How a 7-year-old girl's trip to Tesco helped 'Let Toys Be Toys'
Maggie Cole spotted a sign in Tesco: "Fun gifts for boys." She questioned the gender biased marketing. Her mom posted the photo on Facebook and tweeted it. Tesco has promised to remove the signs.
Twitter/Karen Cole
A family’s trip to Tesco, a U.K.-based grocery and general merchandise store, has led to promised change.
In a blog post, Karen Cole, of Shaftesbury, England, writes that she and her 7-year-old daughter, Maggie, went to Tesco’s Tower Park store and Maggie spotted a sign indicating that the toys present were “fun gifts for boys.”
When Ms. Cole tweeted a photo of her daughter to the chain and to the “Let Toys Be Toys” campaign, which aims to stop retailers from dividing toys by gender, the unexpected happened — after endorsements from the “Let Toys Be Toys” campaign, she heard back.
The store then promised to take down the sign from all stores, Buzzfeed reported.
The response from Tesco is the latest success for the “Let Toys Be Toys” campaign, led by a group of British parents.

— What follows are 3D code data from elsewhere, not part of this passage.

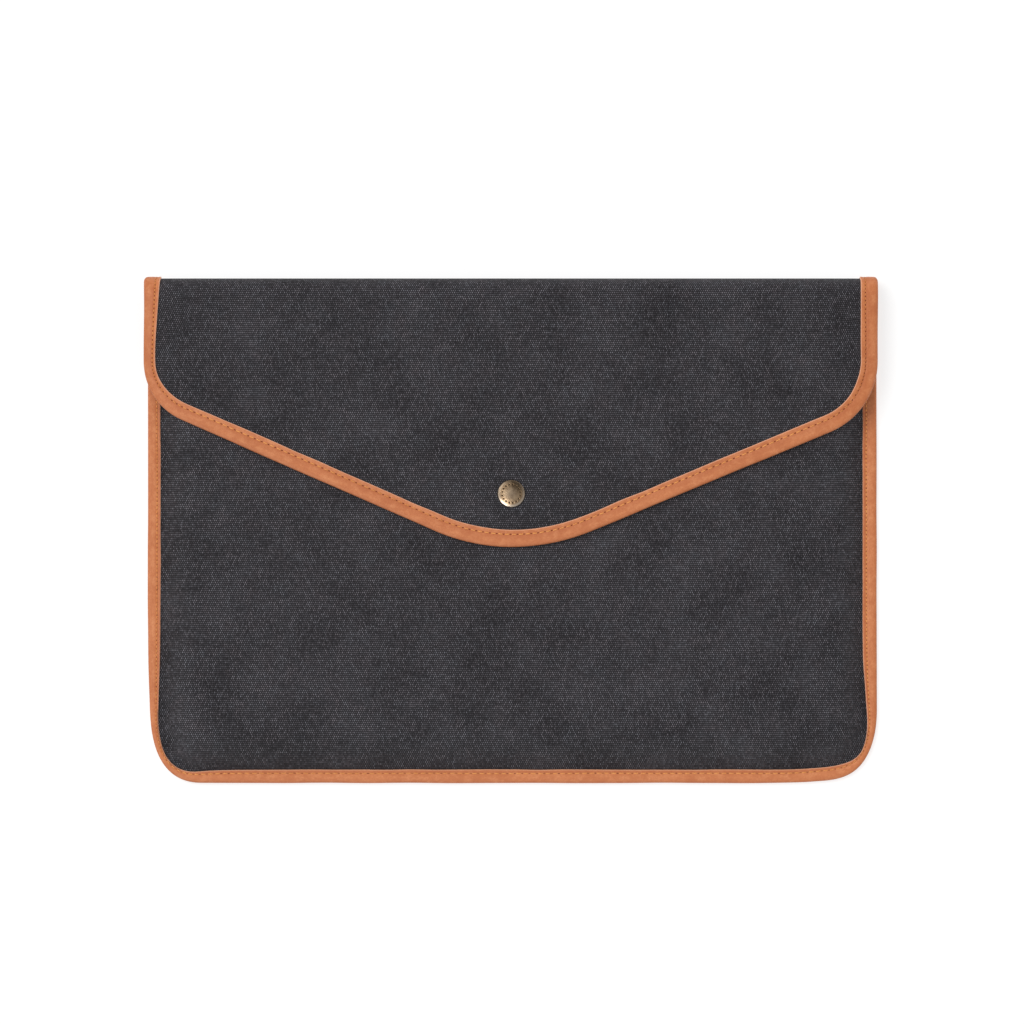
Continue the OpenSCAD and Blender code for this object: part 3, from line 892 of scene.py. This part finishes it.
def patch_material():
    m = Nodes("patch")
    fibre = m.noise(m.place(), 900.0, 4.0, 0.7)
    m.base(m.mix(m.remap(fibre, 0.3, 0.7), tone(78, 58, 44), tone(112, 88, 68)), 0.9)
    m.bump(fibre, 0.5, 0.0002)
    return m.material


def floor_material():
    """White light table: pale glass lit from below."""
    m = Nodes("floor")
    mottle = m.noise(m.place(), 30.0, 2.0)
    m.base(m.mix(mottle, (0.37, 0.37, 0.37, 1), (0.38, 0.38, 0.38, 1)), 0.9)
    m.set(Specular_IOR_Level=0.1, Emission_Color=(1, 1, 1, 1), Emission_Strength=0.69)
    return m.material


def finish_piece(piece, material, slot, body=None, blend=None, nodes=()):
    """Gives a piece its material, hangs it on its body or keeps it where it was made if it has a
    blend, and hides the nodes it stands for. slot is not used.
    """
    piece.data.materials.append(material)
    if blend:
        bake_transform(piece)
    else:
        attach(piece, body)
    if nodes:
        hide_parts(*nodes)


# ------------ the sleeve
canvas = weave_material("canvas", tone(32, 29, 33), tone(148, 145, 151), 0.544, 1.088, 0.25, 0.05)
lining = weave_material("lining", tone(104, 95, 82), tone(160, 150, 133), 0.45, 0.45, 0.15, 0.10)
stiffener = weave_material("stiffener", tone(190, 188, 180), tone(226, 224, 218), 0.8, 0.8, 0.1, 0.0)
# The pocket's copy of the leather is painted lighter than the flap's, to offset the shade the raised
# pocket puts on its strips.
flap_leather = leather_material("leather_flap", 1.03, 0.40, 0.0)
pocket_leather = leather_material("leather_pocket", 1.09, 0.0, 0.45)
thread = thread_material()
foam = foam_material()
brass = brass_material("brass")


# Two lines through the fold, named in the blends of the layers between the sleeve and the flap; a
# blend only keeps a piece where it was made.
BEND_DEPTH = CANVAS + STIFFENER
BEND_SIDE = (0, (FOLD_OUT - BEND_DEPTH) * MM, (FOLD_FOOT + FOLD_R) * MM)
LOWER_BLEND = ("sleeve", "fold", (0, FOLD_Y * MM, (FOLD_FOOT + BEND_DEPTH) * MM), BEND_SIDE)
UPPER_BLEND = ("fold", "flap", BEND_SIDE, (0, FOLD_Y * MM, (FLAP_TOP - BEND_DEPTH) * MM))


def layer(name, grid, place, outside, inside, cloth, material, slot, nodes, **carried):
    """One layer of a panel, between two depths below its outer face."""
    piece = sheet_mesh(name, place(*grid, outside), place(*grid, inside), cloth)
    finish_piece(piece, material, slot, nodes=nodes, **carried)
    return piece


def make_cloth(panel, grid, place, depth, cloth, cut, parts, **carried):
    """A panel's canvas and its lining. cut (their flat size, how they are held and the share of that
    size that is cloth) is not used. parts are the CAD parts they stand for."""
    for kind, material, outside, inside in (("canvas", canvas, 0, CANVAS),
                                            ("lining", lining, depth, depth + LINING)):
        piece = layer(kind + "_" + panel, grid, place, outside, inside, cloth, material, kind,
                      [part + "_" + kind for part in parts], **carried)


def make_pad(panel, grid, place, depth, cloth):
    """A panel's foam, clear of its canvas and of the lining at the given depth."""
    depth = np.maximum(depth - FOAM_GAP, CANVAS + 2 * FOAM_GAP)
    pad = layer("foam_" + panel, grid, place, CANVAS + FOAM_GAP, depth, cloth, foam, "foam",
                [panel + "_foam"], body="sleeve")


def make_back():
    x, q = grid = back_grid(CLOTH_IN, 170, 2.5)
    flat = (2 * POCKET_HALF * MM, (PANEL_END - BOTTOM_Y + 2 * QUARTER) * MM)
    make_cloth("back", grid, wrap, back_lining_depth(x, q), flat_cloth(x, q + QUARTER + FOLD_Y),
               (flat, "folded", PANEL_CUT), ("back", "fold"), blend=LOWER_BLEND)
    x, y = pocket_grid(10.0, PANEL_END - 4, 90, 5.0)
    grid = (x, y - FOLD_Y - QUARTER)
    make_pad("back", grid, wrap, back_lining_depth(*grid), flat_cloth(x, y))


def make_front():
    x, y = grid = pocket_grid(CLOTH_IN, MOUTH_Y - 0.05, 180, 2.2)
    flat = ((2 * POCKET_HALF + 20) * MM, (MOUTH_Y - BOTTOM_Y + 10) * MM)
    make_cloth("front", grid, front_point, front_lining_depth(x, y), front_cloth(x, y),
               (flat, "stretched", PANEL_CUT), ("front",), body="sleeve")
    x, y = grid = pocket_grid(11.0, MOUTH_Y - 2, 110, 4.0)
    make_pad("front", grid, front_point, front_lining_depth(x, y), flat_cloth(x, y))


def make_flap():
    x, q = grid = flap_grid(CLOTH_IN, 150, 2.5)
    flat = (2 * FLAP_HALF * MM, q.max() * MM)
    make_cloth("flap", grid, wrap, flap_lining_depth(x, q), flat_cloth(x, QUARTER + FOLD_Y - q),
               (flat, "folded", FLAP_CUT), ("flap", "fold"), blend=UPPER_BLEND)
    from_edge = FLAP_STRIP_W + 6.0
    x, q = grid = flap_grid(from_edge, 120, 2.5)
    gap = 0.04
    near_side = 1 - smooth((flap_edge(x, q)[0] - from_edge) / 25)
    clear = gap + 0.40 * np.maximum(near_side, np.exp(-((q - QUARTER) / 8) ** 2))
    depth = np.maximum(flap_lining_depth(x, q) - clear, CANVAS + 3 * gap)
    middle = layer("stiffener_flap", grid, wrap, CANVAS + gap, depth, flat_cloth(x, q), stiffener,
                   "stiffener", ["flap_stiffener", "fold_stiffener"], blend=UPPER_BLEND)


def flap_strip_width(s, length):
    """The strip is narrower down the left side of the flap, where it was pulled tighter."""
    reach = np.where(s < 52, 36, 26)
    return FLAP_STRIP_W - 3.1 * np.exp(-((s - 52) / reach) ** 2)


def pinch(t, after):
    """1 at t = 0, dying out over 38 mm before it and another length after it."""
    return np.exp(-(t / np.where(t < 0, 38.0, after)) ** 2)


def pocket_strip_width(s, length):
    """The strip is pinched round the corners and widest up the right side."""
    straight = PANEL_END - BOTTOM_Y - CORNER[1]
    width = 7.0 + 0.4 * smooth((s - straight) / 60) + 0.6 * smooth((s - length + straight + 40) / 60)
    return width - 3.5 * pinch(s - straight - 27, 26) - 3.4 * pinch(length - s - straight - 25, 14)


def pressed(z):
    """Height of the pocket's strip, whose underside is pressed flat on the table."""
    return np.where(z < 0.3, 0.15 + 0.5 * z, z)


def edge_place(x, q, c):
    """Point of the strips round the flap and the fold."""
    return wrap(x, q, EDGE_STACK / 2 - c)


def mouth_place(x, y, c):
    """Point of the mouth's strip, which was thinned where the side strips hold its ends."""
    d, _ = pocket_edge(x, y)
    thin = 0.55 + 0.45 * smooth((d - 8) / 6)
    return front_point(x, y, thin * (MOUTH_STACK / 2 - c))


def add_strip(strip, name, leather, nodes, stitch_nodes, under, **carried):
    """Makes a strip's leather and its thread, on the lower face too if under is set."""
    finish_piece(strip.mesh("binding_" + name), leather, "leather", nodes=nodes, **carried)
    rows = stitches(strip)
    if under:
        rows += stitches(strip, under=True)
    finish_piece(blobs("stitches_" + name, rows), thread, "thread", nodes=stitch_nodes, **carried)


def make_strips():
    flap = Strip(flap_outline(), -1, EDGE_STACK, flap_strip_width, edge_place, 21)
    add_strip(flap, "flap", flap_leather,
              ["flap_binding", "fold_binding_left", "fold_binding_right"],
              ["flap_stitching"], True, blend=UPPER_BLEND)
    pocket = Strip(pocket_outline(0.0, PANEL_END), 1, SEAM_STACK, pocket_strip_width,
                   lambda x, y, c: np.stack([x, y, pressed(SEAM_H / 2 + c)], -1), 31, gape=0.2)
    add_strip(pocket, "pocket", pocket_leather, ["body_binding"], ["body_stitching"], True,
              body="sleeve")
    left, right = [sewn(side * POCKET_HALF, MOUTH_Y)[0] - side * inset
                   for side, inset in ((-1, 7.3), (1, 8.3))]
    mouth = Strip([[left, MOUTH_Y + LEATHER], [right, MOUTH_Y + LEATHER]], -1, MOUTH_STACK,
                  lambda s, length: MOUTH_STRIP_W + 0 * s, mouth_place, 41, gape=0.4)
    add_strip(mouth, "mouth", pocket_leather, ["mouth_binding"], ["mouth_stitching"], False,
              body="sleeve")


def make_fold_ends():
    """The two short strips on the lower quarter of the fold."""
    width = {-1: float(flap_strip_width(0.0, 0.0)), 1: FLAP_STRIP_W}
    for name, (side, half, _, _) in zip(("left", "right"), FLAP_SIDES):
        q = np.linspace(-QUARTER - 4.2, 0.0, 28)
        start, _ = sewn(side * POCKET_HALF, FOLD_Y)
        x = start + (side * half - start) * smooth(1 + q / QUARTER) - side * fold_tuck(q)
        fold = Strip(np.stack([x, q], 1), side, EDGE_STACK, lambda s, length: width[side] + 0 * s,
                     edge_place, 51)
        add_strip(fold, "fold_" + name, flap_leather, ["fold_binding_" + name], [], False,
                  blend=LOWER_BLEND)


def cap_profile():
    """Cap from the middle of its crown round to the end of its post, as points (radius, z)."""
    roll = 0.8
    rim_x = CAP_R - roll
    turn = np.linspace(1.2, -0.5, 14)
    edge_r, drop = rim_x + roll * cos(turn[0]), 1.25
    crown = [(r, CAP_TOP - drop * (r / edge_r) ** 2.2) for r in np.linspace(0.02, edge_r, 44)]
    rim_z = crown[-1][1] - roll * sin(turn[0])
    rim = [(rim_x + roll * cos(t), rim_z + roll * sin(t)) for t in turn[1:]]
    post_r = 1.7
    foot = [(CAP_R - 0.5, FLAP_TOP + 0.03), (post_r, FLAP_TOP + 0.03), (post_r, cap_low[2]),
            (0.02, cap_low[2])]
    return np.array(crown + rim + foot), len(crown)


def make_snap():
    """Domed cap with a plain ring of small round dents pressed into it."""
    profile, crown_count = cap_profile()
    angle = np.linspace(0, 2 * pi, CAP_SIDES + 1)[:-1]
    r, t = np.meshgrid(profile[:, 0], angle, indexing="ij")
    z = np.repeat(profile[:, 1:], CAP_SIDES, 1)
    on_crown = np.arange(len(r))[:, None] < crown_count
    across = (((t / (2 * pi) * CAP_DENTS) % 1) - 0.5) * 2 * pi * r / CAP_DENTS
    dent = (1 - smooth((np.hypot(across, r - DENT_RING) - 0.22) / 0.36)) * on_crown
    z = z - 0.20 * dent + 0.012 * soft_noise(r * np.cos(t), r * np.sin(t), 2.6, 61) * on_crown
    points = np.stack([r * np.cos(t), SNAP_Y + r * np.sin(t), z], -1)
    # painted shade under the rim, beside the patina in the dents
    under_rim_shade = smooth((CAP_TOP - 1.5 - z) / 0.5)
    # painted highlight: the rim is rubbed lighter on its lower side; the crown's middle is worn bright
    lower_side = 0.5 - 0.5 * np.sin(t)
    rubbed = (0.10 + 0.40 * lower_side) * smooth((r - 5.6) / 1.2) + 0.15 * np.exp(-(r / 3.5) ** 2)
    wear_and_painted_light = np.stack([np.clip(dent + 0.6 * under_rim_shade, 0, 1), rubbed, 0 * r], -1)
    cap = new_solid("snap_cap_dome", points, tube_faces(*r.shape), [], [("wear_and_painted_light", wear_and_painted_light)])
    finish_piece(cap, brass, "brass", body="flap", nodes=["snap_cap"])


def paint_hidden_parts():
    """Materials of the snap's inner parts and its patches, which are shown as they are."""
    inside = brass_material("brass_inside", 0.25, 0.3)
    for material, nodes in ((inside, ("snap_stud", "snap_post", "snap_socket")),
                            (steel_material(), ("snap_spring",)),
                            (patch_material(), ("front_snap_patch", "flap_snap_patch"))):
        for node in nodes:
            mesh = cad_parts[node].data
            mesh.materials.clear()
            mesh.materials.append(material)


def make_plate(name, x, y, top_z, thick, material):
    """A flat plate with its upper face at height top_z."""
    x, y = np.meshgrid(x, y)
    top = np.stack([x, y, 0 * x + top_z], -1)
    plate = sheet_mesh(name, top, top - [0, 0, thick], flat_cloth(x, y))
    plate.data.materials.append(material)
    return plate


def make_floor():
    rows = np.linspace(-6000.0, 6000.0, 9)
    make_plate("floor", rows, rows, -0.02, 4.0, floor_material())


def make_lights():
    """Even white surroundings, a broad soft key from the upper left, and a smaller lamp at the
    lower left that the cap mirrors."""
    world = bpy.data.worlds.new("studio")
    bpy.context.scene.world = world
    world.use_nodes = True
    background = world.node_tree.nodes["Background"]
    background.inputs[0].default_value = (1, 1, 1, 1)
    background.inputs[1].default_value = 0.66
    key = bpy.data.lights.new("key", "SUN")
    key.energy = 1.40
    key.angle = radians(34)
    place_light(key, (-0.50, 0.40, 1.0))
    low = bpy.data.lights.new("low", "AREA")
    low.size = 0.9
    low.energy = 18.0
    place_light(low, (-0.75, -0.95, 1.55)).visible_diffuse = False
    bpy.context.scene.view_settings.view_transform = "Standard"


def make_flag():
    """Black card above the fold, seen only by shiny surfaces: it darkens the cap's upper half."""
    m = Nodes("black_card")
    fibre = m.noise(m.layer("cloth"), 0.5, 3.0)
    m.base(m.mix(fibre, (0.010, 0.010, 0.010, 1), (0.022, 0.021, 0.020, 1)), 0.9)
    flag = make_plate("flag", np.linspace(-900.0, 900.0, 5), np.linspace(180.0, 1600.0, 5),
                      1105.0, 5.0, m.material)
    flag.visible_camera = flag.visible_diffuse = flag.visible_shadow = False


def place_light(data, location):
    """A lamp that shines at the middle of the sleeve."""
    lamp = add_object(data.name, data)
    lamp.location = location
    lamp.rotation_euler = (-lamp.location).to_track_quat("-Z", "Y").to_euler()
    return lamp


def make_camera():
    """Straight down on the sleeve from far off, with the sleeve a little below the centre."""
    far = 8.0
    view_width = 0.557
    look = (0.0004, 0.0103)
    data = bpy.data.cameras.new("camera")
    data.sensor_width = 36.0
    data.lens = 36.0 * (far - FLAP_TOP * MM) / view_width
    camera = add_object("camera", data)
    camera.location = (look[0], look[1], far)
    bpy.context.scene.camera = camera


make_back()
make_front()
make_flap()
make_strips()
make_fold_ends()
make_snap()
paint_hidden_parts()
make_floor()
make_lights()
make_flag()
make_camera()
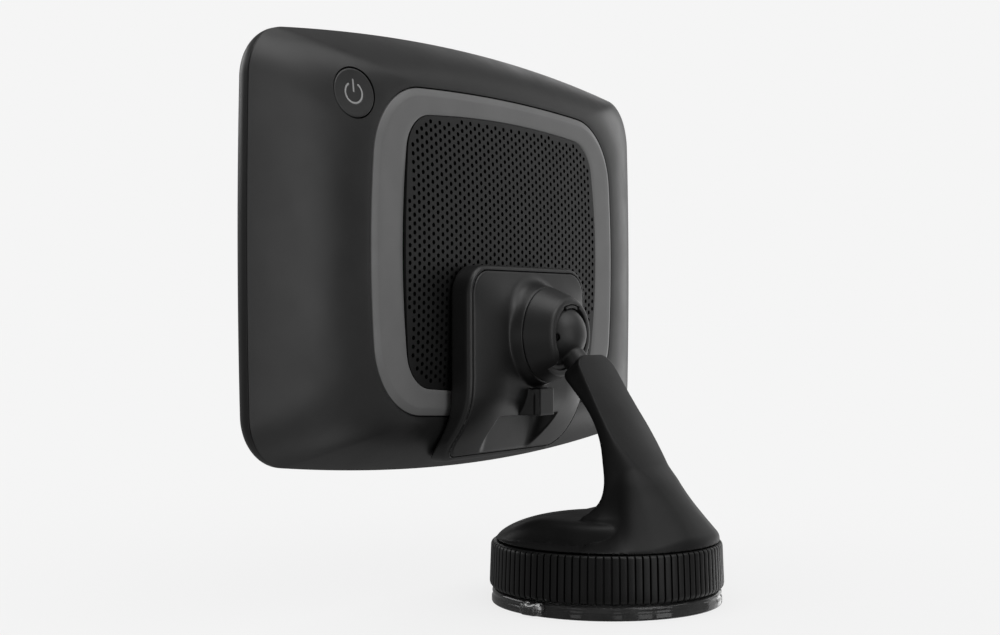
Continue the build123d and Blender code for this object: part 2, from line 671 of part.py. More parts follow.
RIB_DEPTH = 0.75
RIB_GAP = 0.62
with BuildPart() as lock_ring:
    with BuildSketch(Plane.XY.offset(RING_BOTTOM)):
        Circle(RING_RADIUS)
        Circle(RING_INNER, mode=Mode.SUBTRACT)
    extrude(amount=RING_TOP - RING_BOTTOM, taper=2.0)
    with BuildSketch(Plane.XY.offset(RING_BOTTOM)):
        Circle(RING_INNER + 1)
        Circle(RING_INNER, mode=Mode.SUBTRACT)
    extrude(amount=RING_TOP - RING_BOTTOM)
    with BuildSketch(Plane.XY.offset(RING_BOTTOM)):
        Circle(RING_INNER)
    extrude(amount=RING_TOP - RING_BOTTOM, mode=Mode.SUBTRACT)
    with BuildSketch(Plane.XY.offset(RING_BOTTOM + 0.5)):
        with PolarLocations(RING_RADIUS, RIB_COUNT):
            Rectangle(2 * RIB_DEPTH, RIB_GAP)
    extrude(amount=RING_TOP - RING_BOTTOM, mode=Mode.SUBTRACT)
    # groove that the core's cross pin runs in
    with BuildSketch(Plane.XY.offset(7.0)):
        Circle(27.0)
    extrude(amount=6.4, mode=Mode.SUBTRACT)
lock_ring.part.label = "lock_ring"

# ---------------------------------------------------------------- suction cup
with BuildPart() as suction_cup:
    with BuildSketch(Plane.XZ):
        with BuildLine():
            Polyline((9.2, 3.3), (14.0, 2.1), (20.0, 0.7), (23.0, 0.0), (CUP_RADIUS, 0.0),
                     (CUP_RADIUS, 0.8), (CUP_RADIUS - 1.2, 1.9), (CUP_RADIUS - 1.6, 3.5),
                     (25.3, 3.5), (25.3, 4.4), (23.3, 4.4), (21.0, 3.9), (9.2, 3.9), close=True)
        make_face()
    revolve(axis=Axis.Z)
    with BuildSketch(Plane.XY.offset(0.5)):
        with Locations(Location((CUP_RADIUS - 1.2, -7.6, 0), (0, 0, -15))):
            RectangleRounded(5.2, 6.4, 1.6)
    extrude(amount=1.5)
suction_cup.part.label = "suction_cup"

with BuildPart() as cup_core:
    with BuildSketch(Plane.XY.offset(2.9)):
        Circle(8.9)
    extrude(amount=2.0)
    with BuildSketch(Plane.XY.offset(4.9)):
        Circle(4.4)
    extrude(amount=9.6)
    with BuildSketch(Plane.YZ):
        with Locations((0, 11.6)):
            Circle(1.25)
    extrude(amount=6, both=True, mode=Mode.SUBTRACT)
cup_core.part.label = "cup_core"

with BuildPart() as core_pin:
    with BuildSketch(Plane.YZ.offset(-26.6)):
        with Locations((0, 11.6)):
            Circle(1.25)
    extrude(amount=53.2)
core_pin.part.label = "core_pin"

SPRING_RADIUS = 5.6
SPRING_WIRE = 0.35
SPRING_PITCH = 0.85
SPRING_HEIGHT = 1.7    # stays under the cross pin at the core's lowest place
with BuildPart() as core_spring:
    with BuildLine():
        coil = Helix(pitch=SPRING_PITCH, height=SPRING_HEIGHT, radius=SPRING_RADIUS,
                     center=(0, 0, 5.5))
    with BuildSketch(Plane(origin=coil @ 0, z_dir=coil % 0)):
        Circle(SPRING_WIRE)
    sweep(is_frenet=True)
core_spring.part.label = "core_spring"

# ---------------------------------------------------------------- export
PIECES = [
    back_cover, front_bezel, front_glass, display_panel, mid_frame, housing_screws, trim_ring,
    speaker_grille, speaker_driver, speaker_gasket, main_board, battery, gps_antenna,
    contact_pads, keeper_plates, power_button, button_seal, button_switch, clip_housing,
    clip_cover, usb_port, dock_board, dock_pins, clip_magnets, clip_screws,
    socket_collar, rear_seat, front_seat, ball_stud, arm_base, lock_ring, suction_cup,
    cup_core, core_pin, core_spring,
]
for piece in PIECES:
    export_step(piece.part, f"parts/{piece.part.label}.step")
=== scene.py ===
import json
import math

import bpy
import numpy as np
from mathutils import Matrix, Vector
from mathutils.geometry import delaunay_2d_cdt


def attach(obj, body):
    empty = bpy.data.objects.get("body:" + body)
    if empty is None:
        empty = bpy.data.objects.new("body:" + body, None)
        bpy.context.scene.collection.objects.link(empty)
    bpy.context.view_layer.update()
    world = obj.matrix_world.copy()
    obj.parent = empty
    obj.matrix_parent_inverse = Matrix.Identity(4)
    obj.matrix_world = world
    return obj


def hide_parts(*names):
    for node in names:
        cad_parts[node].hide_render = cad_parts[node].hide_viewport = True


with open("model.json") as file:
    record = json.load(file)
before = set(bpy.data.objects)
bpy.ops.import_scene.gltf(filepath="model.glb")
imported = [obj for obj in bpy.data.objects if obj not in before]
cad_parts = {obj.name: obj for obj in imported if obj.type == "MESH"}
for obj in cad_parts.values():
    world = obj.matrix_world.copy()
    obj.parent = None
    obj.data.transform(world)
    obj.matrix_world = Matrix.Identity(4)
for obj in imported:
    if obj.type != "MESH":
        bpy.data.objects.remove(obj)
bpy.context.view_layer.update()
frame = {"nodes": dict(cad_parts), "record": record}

# A portable GPS navigator on its suction windscreen mount, seen from behind.
# Lengths below are in millimetres; meshes are scaled to metres as they are made.
MM = 0.001
NODES = frame["nodes"]


# -------- camera
CAMERA_PLACE = (332.67, 197.12, 70.53)
CAMERA_RIGHT = (-0.568011, 0.823018, -0.002412)
CAMERA_BACK = (0.823021, 0.568008, -0.001890)
CAMERA_LENS = 54.92


def make_camera():
    data = bpy.data.cameras.new("camera")
    data.lens = CAMERA_LENS
    data.sensor_width = 36.0
    data.clip_start = 0.01
    camera = bpy.data.objects.new("camera", data)
    right = Vector(CAMERA_RIGHT).normalized()
    back = Vector(CAMERA_BACK).normalized()
    up = back.cross(right)
    turn = Matrix((right, up, back)).transposed().to_4x4()
    camera.matrix_world = Matrix.Translation(Vector(CAMERA_PLACE) * MM) @ turn
    bpy.context.scene.collection.objects.link(camera)
    bpy.context.scene.camera = camera


# -------- studio
BACKDROP = 0.913
AMBIENT = 0.21
# The floor glows, so that it meets the backdrop without a line, and its paint takes the shadow.
FLOOR_PAINT = 0.12
FLOOR_LIGHT = 1.21
FLOOR_GLOW = BACKDROP - FLOOR_PAINT * FLOOR_LIGHT
FLOOR_REACH = 20.0
FLOOR_DROP = 0.00005
LIGHT_AIM = (0, -0.02, 0.07)


def pale_node(tree, kind, brightness):
    """A shader node of one neutral colour."""
    made = tree.nodes.new(kind)
    made.inputs["Color"].default_value = (brightness, brightness, brightness, 1)
    return made


def make_world():
    """A pale backdrop for the eye, and a much dimmer room for the light."""
    world = bpy.data.worlds.new("studio")
    bpy.context.scene.world = world
    world.use_nodes = True
    tree = world.node_tree
    tree.nodes.clear()
    output = tree.nodes.new("ShaderNodeOutputWorld")
    seen = pale_node(tree, "ShaderNodeBackground", BACKDROP)
    room = pale_node(tree, "ShaderNodeBackground", AMBIENT)
    path = tree.nodes.new("ShaderNodeLightPath")
    either = tree.nodes.new("ShaderNodeMixShader")
    tree.links.new(path.outputs["Is Camera Ray"], either.inputs[0])
    tree.links.new(room.outputs[0], either.inputs[1])
    tree.links.new(seen.outputs[0], either.inputs[2])
    tree.links.new(either.outputs[0], output.inputs["Surface"])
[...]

In fall 2013, the campaign persuaded British Toys R Us stores to take out explicit references to gender in their stores.
In the U.S., similar toy campaigns have focused largely on products marketed to girls, including organizations such as the Brave Girls Alliance, A Mighty Girl, and Princess-Free Zone.
A Mighty Girl started a Change.org campaign encouraging Toys R Us stores to remove “boy” and “girl” headings from their catalogs, among other demands. The campaign has attracted 4,058 supporters as of press time.
And last year’s “Princess Machine” video went viral. The video showed young girls who set up a Rube Goldberg-esque machine to roll balls around a family’s living room and swing buckets on strings, eventually pushing a button to turn off a television program showing three girls, dressed in pink, watching a tea party on television.
When Maggie spotted the gender-biased Tesco sign, it reminded her mother of a conversation the family had the year prior, she writes on her blog.
In 2013, Tesco initially defended marketing a chemistry set to boys, saying on Twitter that “toy signage is currently based on research and how our customers tell us they like to shop in our stores,” The Independent reported. Soon after, Tesco reversed the decision and reviewed how toys are labeled online.
Cole and Maggie found a wave of support after Cole’s initial tweet. Users retweeted Maggie’s stern face about 10,475 times, “favoriting” the post more than 11,500 times.
Signs and labels noting the gender for specific toys hurt children, Cole says, because “children are being teased and bullied for not conforming to the perceived gender norms.”